岡山大学高等先鋭研究院の異分野基礎科学研究所所長である沈建仁教授が、公益財団法人東レ科学振興会の「第64回(令和5年度)東レ科学技術賞」を受賞した。贈呈式は2024年4月20日に東京の日本工業倶楽部で行われ、沈教授夫妻のほか、岡山大学から佐藤法仁副理事・副学長・URAが参加した。

東レ科学技術賞は、理学・工学・農学・薬学・医学(臨床医学を除く)の分野で顕著な学術上の業績を挙げた研究者に授与される賞で、1960年から実施されている。これまでにノーベル賞受賞者の江崎玲於奈博士や野依良治博士、赤﨑勇博士らが受賞している。

沈教授は、シアノバクテリアから分離した光化学系II複合体の高分解能構造を解析し、水分解・酸素発生反応の触媒として中心的な役割を果たすマンガン・カルシウムクラスターの構造を明らかにした。また、X線自由電子レーザーやクライオ電子顕微鏡を用いて、この触媒中心の正確な構造や光照射に応じて起きる一連の構造変化を解明し、水分解・酸素発生反応機構の解明に多大な貢献をした。さらに、光エネルギーを高効率に捕集・供給するアンテナタンパク質を含む巨大な複合体の構造も解明した。

これら一連の研究業績は、天然光合成の機構解明の基礎を築いただけでなく、人工光合成における人工触媒の合成に重要な指針を与える国際的に卓越した研究であることが高く評価され、今回の受賞につながった。

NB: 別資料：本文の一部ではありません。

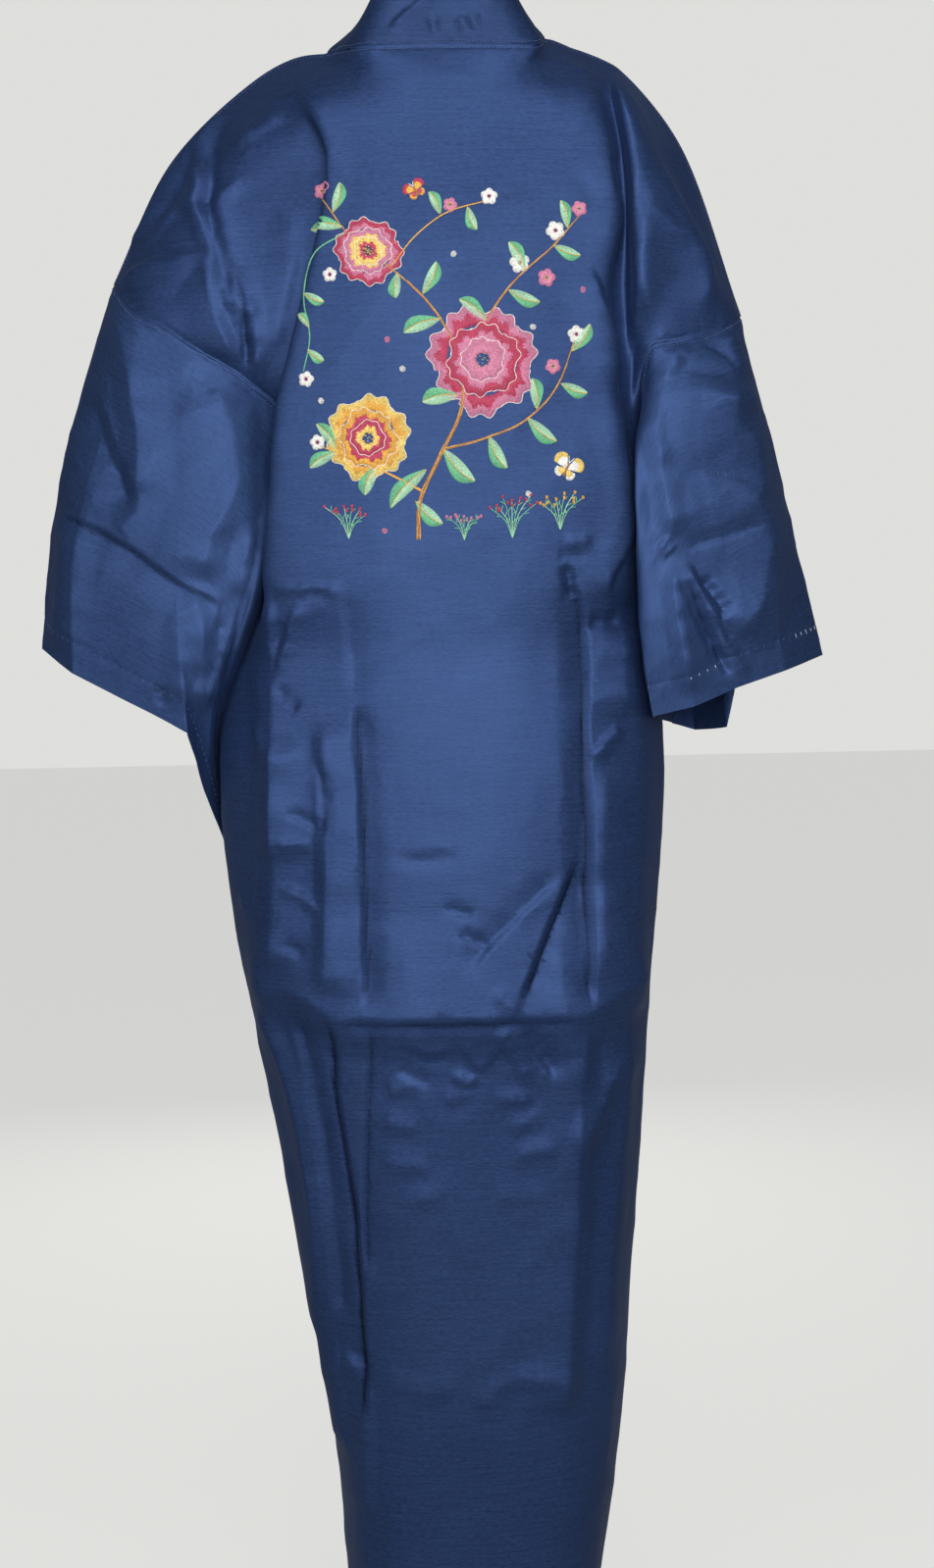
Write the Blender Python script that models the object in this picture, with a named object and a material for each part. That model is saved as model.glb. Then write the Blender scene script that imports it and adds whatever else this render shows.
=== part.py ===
"""A T-cut kimono robe as it hangs on a wearer, with nobody in it.

Six pieces of cloth: the back, two fronts that lap over, two wide sleeves and one doubled collar band. Each is
a thin wall with the same form inside and out, parted from its neighbours by a narrow gap along every seam.
The back faces +Y, the wearer's left is +X, and the origin is the middle of the neck opening at the height of
the back neck seam.
"""

import math

import bpy
import numpy as np

# Driving sizes, in metres
CLOTH = 0.0015          # wall of the back, fronts and sleeves
BAND = 0.0024           # wall of the collar band, which is cloth folded double
BAND_WIDTH = 0.058      # finished width of the collar band
SEAM_GAP = 0.0003       # between two pieces along a seam
HOLLOW_SEAM = 0.35      # cosine of the angle between two pieces past which their seam is a deep hollow
LAP_CLEARANCE = 0.0055  # the right front lies this far under the left one
LAP_SHARE = 0.45        # how far over the middle each front reaches, as a share of the half width
SQUARENESS = 2.5        # 2 is an ellipse; the body's sections are a little squarer
SLANT_LIMIT = 0.9       # the most that a grid line's slant to its seam is allowed for

# A direction no seam runs square to: it settles how the narrow edge faces are split
SPLIT_DIRECTION = np.array((1.0, 1.7, 2.3))

# The tables below are in millimetres
MM = 0.001

# Steps between one named column and the next, from the middle of the back out to the left and right edges
LEFT_STEPS = (4, 3, 4, 3, 4, 3)
RIGHT_STEPS = (4, 3, 4, 4, 3, 3)
ROW_STEPS = 2           # steps between one row of the tables and the next
SLEEVE_STEPS = (3, 4, 4, 4)
BAND_ACROSS = 3

# Shoulders to underarm. A row runs across the whole back: columns are the middle (its depth and height), then on
# each side the neck's back corner, the neck's side, the crest of the deep fold, the cloth tucked under it, the
# outer shoulder and the edge, which is the armhole seam. Each place is (x, depth towards the back, height).
MIDDLE_UPPER = (
    # depth, height
    (75, 0), (91, -46), (102, -98), (109, -150), (110, -205), (108, -262), (105, -320), (101, -385), (98, -450),
)
LEFT_UPPER = (
    # neck corner      neck side         crest             tucked under      outer shoulder     armhole seam
    ((66, 73, 0), (98, 22, 6), (126, 6, 6), (160, 3, -11), (234, 0, -78), (287, 0, -180)),
    ((48, 90, -46), (88, 82, -40), (110, 80, -44), (118, 74, -54), (216, 46, -116), (280, 24, -190)),
    ((42, 102, -97), (72, 101, -94), (95, 99, -92), (92, 82, -96), (205, 64, -156), (262, 50, -211)),
    ((44, 109, -149), (76, 107, -146), (100, 102, -142), (95, 84, -146), (190, 72, -190), (243, 60, -222)),
    ((50, 110, -203), (84, 107, -198), (113, 99, -190), (106, 80, -196), (172, 74, -226), (212, 66, -243)),
    ((56, 108, -259), (96, 104, -252), (128, 95, -242), (119, 74, -248), (148, 66, -260), (172, 60, -268)),
    ((62, 105, -317), (106, 101, -309), (143, 91, -298), (131, 72, -304), (129, 56, -304), (134, 44, -308)),
    ((66, 101, -382), (112, 98, -376), (151, 86, -368), (139, 67, -372), (140, 53, -376), (146, 40, -382)),
    ((68, 98, -449), (116, 95, -446), (157, 80, -440), (147, 62, -444), (153, 34, -448), (161, 0, -450)),
)
RIGHT_UPPER = (
    # neck corner      neck side         tucked under        crest             outer shoulder      armhole seam
    ((-80, 72, -1), (-91, 24, 14), (-118, 6, 8), (-154, 2, -8), (-204, 0, -70), (-256, 0, -218)),
    ((-50, 90, -46), (-96, 80, -42), (-128, 60, -40), (-148, 66, -43), (-194, 44, -106), (-250, 28, -222)),
    ((-50, 102, -97), (-100, 94, -95), (-146, 62, -92), (-157, 82, -92), (-204, 62, -142), (-238, 48, -230)),
    ((-52, 109, -149), (-108, 98, -148), (-151, 62, -146), (-159, 86, -146), (-204, 68, -182), (-219, 61, -239)),
    ((-54, 110, -203), (-112, 98, -202), (-154, 62, -200), (-160, 86, -200), (-180, 80, -212), (-196, 71, -245)),
    ((-58, 108, -259), (-108, 98, -258), (-142, 78, -256), (-158, 58, -254), (-164, 66, -252), (-172, 75, -251)),
    ((-60, 105, -317), (-108, 96, -316), (-132, 86, -315), (-148, 72, -313), (-157, 61, -309), (-165, 50, -304)),
    ((-62, 101, -382), (-110, 92, -381), (-134, 81, -380), (-150, 67, -379), (-159, 55, -377), (-167, 42, -375)),
    ((-64, 98, -449), (-112, 88, -449), (-138, 75, -449), (-154, 56, -449), (-163, 34, -450), (-170, 4, -450)),
)

# Underarm to hem, one row for each section of the body
BODY_SECTIONS = (
    # height, left half width, right half width, back depth, front depth, crease left, crease right, seam turn
    (-500, 188, 174, 97, 99, 152, 104, 2),
    (-560, 203, 181, 101, 101, 151, 110, 3),
    (-635, 206, 182, 108, 105, 152, 112, 4),
    (-715, 200, 176, 113, 107, 155, 111, 5),
    (-800, 187, 168, 112, 106, 158, 108, 6),
    (-900, 168, 160, 107, 103, 140, 103, 8),
    (-1040, 147, 149, 103, 100, 120, 98, 10),
    (-1200, 121, 136, 99, 97, 98, 90, 12),
    (-1375, 110, 109, 96, 94, 86, 78, 14),
)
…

岡山大学の那須保友学長は、沈教授の受賞を祝福するとともに、「より良い社会変革を実現するための研究・イノベーション活動を戦略的に推進している。沈教授の光合成の基礎研究とその先にある人工光合成は、まさに私たちの生活を一変する社会変革のひとつだ」とコメント。

岡山大学は、地域中核・特色ある研究大学として、沈教授らの研究活動を全力でバックアップしていく方針だ。